[Parts and joints as JSON]
--------------------------------------------------

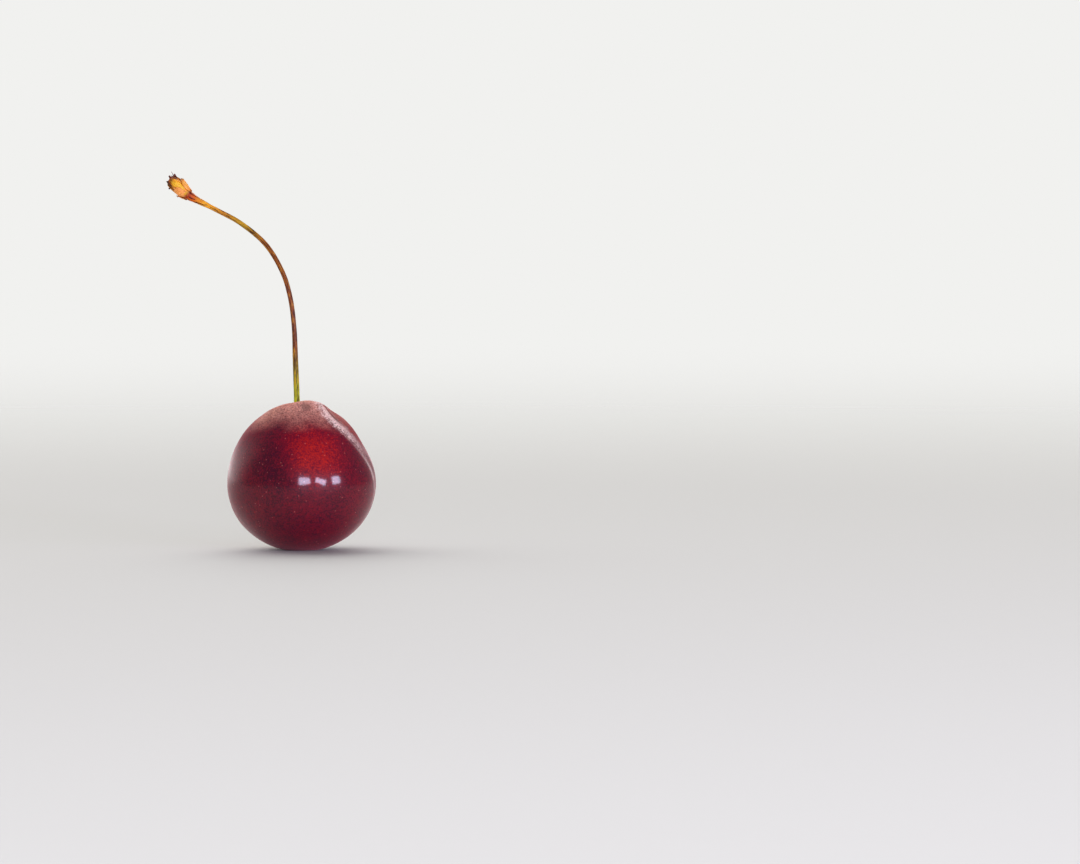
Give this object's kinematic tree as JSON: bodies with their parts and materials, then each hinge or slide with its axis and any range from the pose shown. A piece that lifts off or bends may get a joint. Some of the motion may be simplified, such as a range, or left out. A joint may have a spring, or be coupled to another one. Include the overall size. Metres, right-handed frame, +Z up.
{
  "type": "sweet cherry",
  "caption": "Round stone fruit with a smooth thin skin, a shallow suture furrow and a hollow on top, standing on a small flat spot, its long arching stalk ending in a knob of dry bud scales.",
  "frame": {"origin": "middle of the flat spot that the fruit stands on, at Z = 0", "axes": "+Z up, out of the hollow that holds the stalk; the stalk arches over towards -X; the front, with the brighter cheek, faces -Y; the suture furrow runs down between -Y and +X"},
  "size_m": [0.0353, 0.0238, 0.0632],
  "materials": {
    "skin": "thin glossy waxy fruit skin, dark red, brighter red at the front",
    "stalk": "fibrous plant stalk, olive green at the foot, brown above, golden at the knob",
    "dry_scale": "thin dry bud scale, golden with dark brown tips"
  },
  "bodies": {
    "root": {"fruit": "skin", "stem": "stalk", "bract_1": "dry_scale", "bract_2": "dry_scale", "bract_3": "dry_scale", "bract_4": "dry_scale", "bract_5": "dry_scale", "bract_6": "dry_scale"}
  },
  "joints": []
}
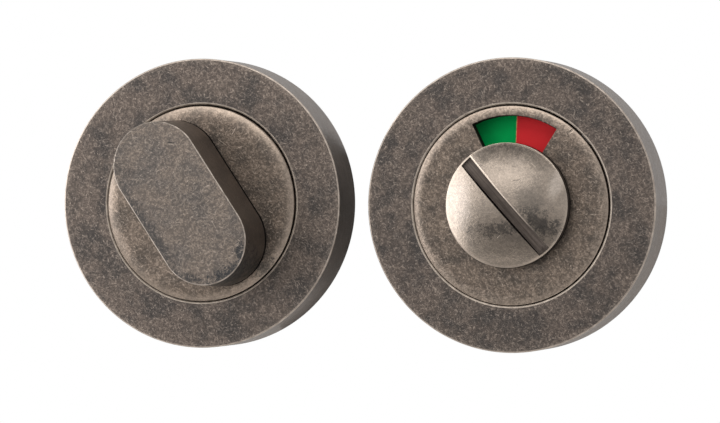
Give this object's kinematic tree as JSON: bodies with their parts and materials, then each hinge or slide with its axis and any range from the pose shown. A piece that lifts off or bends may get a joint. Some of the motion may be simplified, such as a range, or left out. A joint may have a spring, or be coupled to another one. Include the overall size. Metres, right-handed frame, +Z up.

--------------------------------------------------

### Description of the task
Repeat the preceding lines exactly, please, every one of them.

### Written response
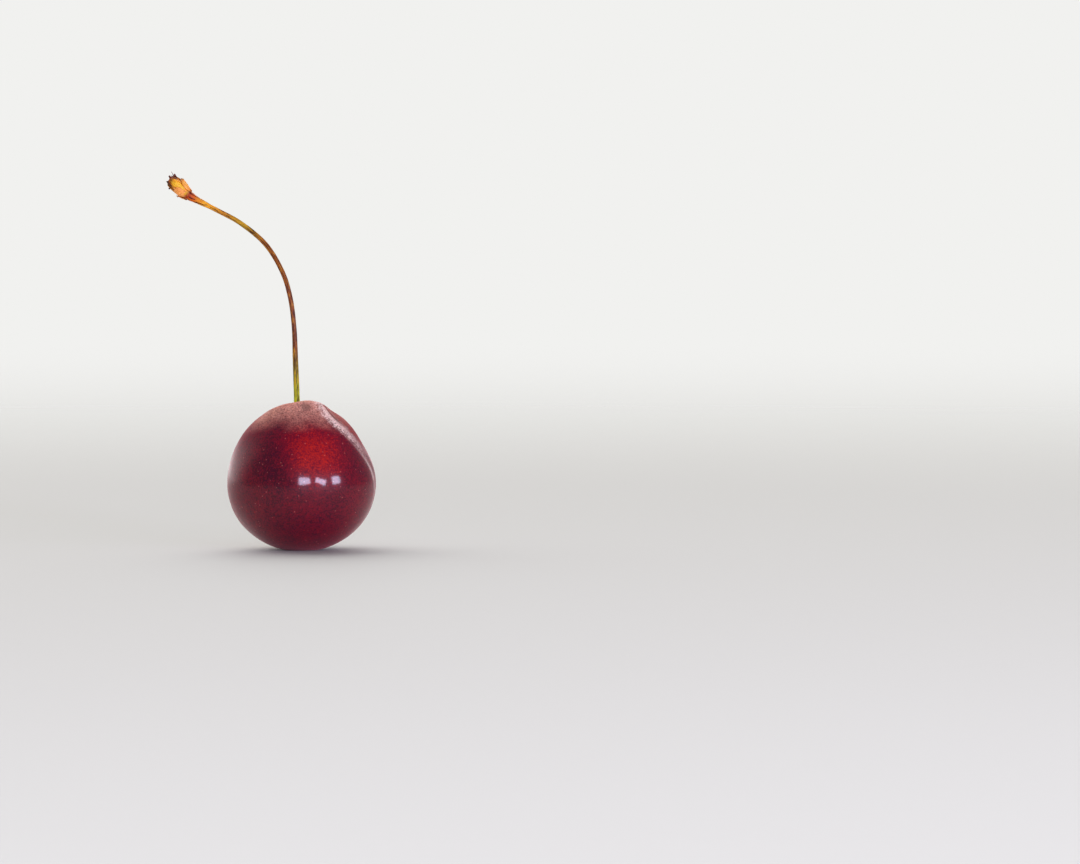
Give this object's kinematic tree as JSON: bodies with their parts and materials, then each hinge or slide with its axis and any range from the pose shown. A piece that lifts off or bends may get a joint. Some of the motion may be simplified, such as a range, or left out. A joint may have a spring, or be coupled to another one. Include the overall size. Metres, right-handed frame, +Z up.
{
  "type": "sweet cherry",
  "caption": "Round stone fruit with a smooth thin skin, a shallow suture furrow and a hollow on top, standing on a small flat spot, its long arching stalk ending in a knob of dry bud scales.",
  "frame": {"origin": "middle of the flat spot that the fruit stands on, at Z = 0", "axes": "+Z up, out of the hollow that holds the stalk; the stalk arches over towards -X; the front, with the brighter cheek, faces -Y; the suture furrow runs down between -Y and +X"},
  "size_m": [0.0353, 0.0238, 0.0632],
  "materials": {
    "skin": "thin glossy waxy fruit skin, dark red, brighter red at the front",
    "stalk": "fibrous plant stalk, olive green at the foot, brown above, golden at the knob",
    "dry_scale": "thin dry bud scale, golden with dark brown tips"
  },
  "bodies": {
    "root": {"fruit": "skin", "stem": "stalk", "bract_1": "dry_scale", "bract_2": "dry_scale", "bract_3": "dry_scale", "bract_4": "dry_scale", "bract_5": "dry_scale", "bract_6": "dry_scale"}
  },
  "joints": []
}
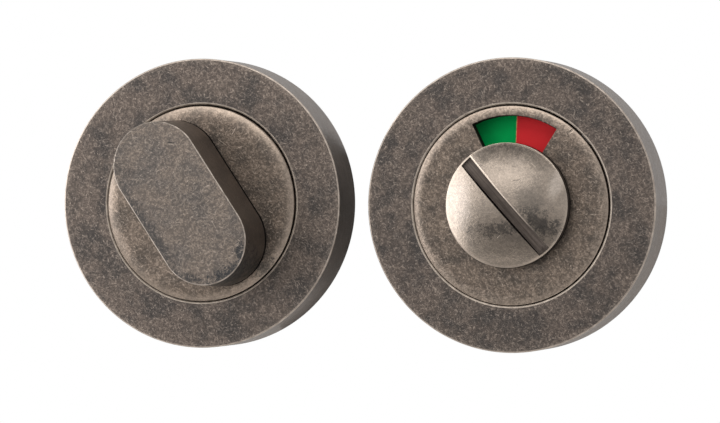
Give this object's kinematic tree as JSON: bodies with their parts and materials, then each hinge or slide with its axis and any range from the pose shown. A piece that lifts off or bends may get a joint. Some of the motion may be simplified, such as a range, or left out. A joint may have a spring, or be coupled to another one. Include the overall size. Metres, right-handed frame, +Z up.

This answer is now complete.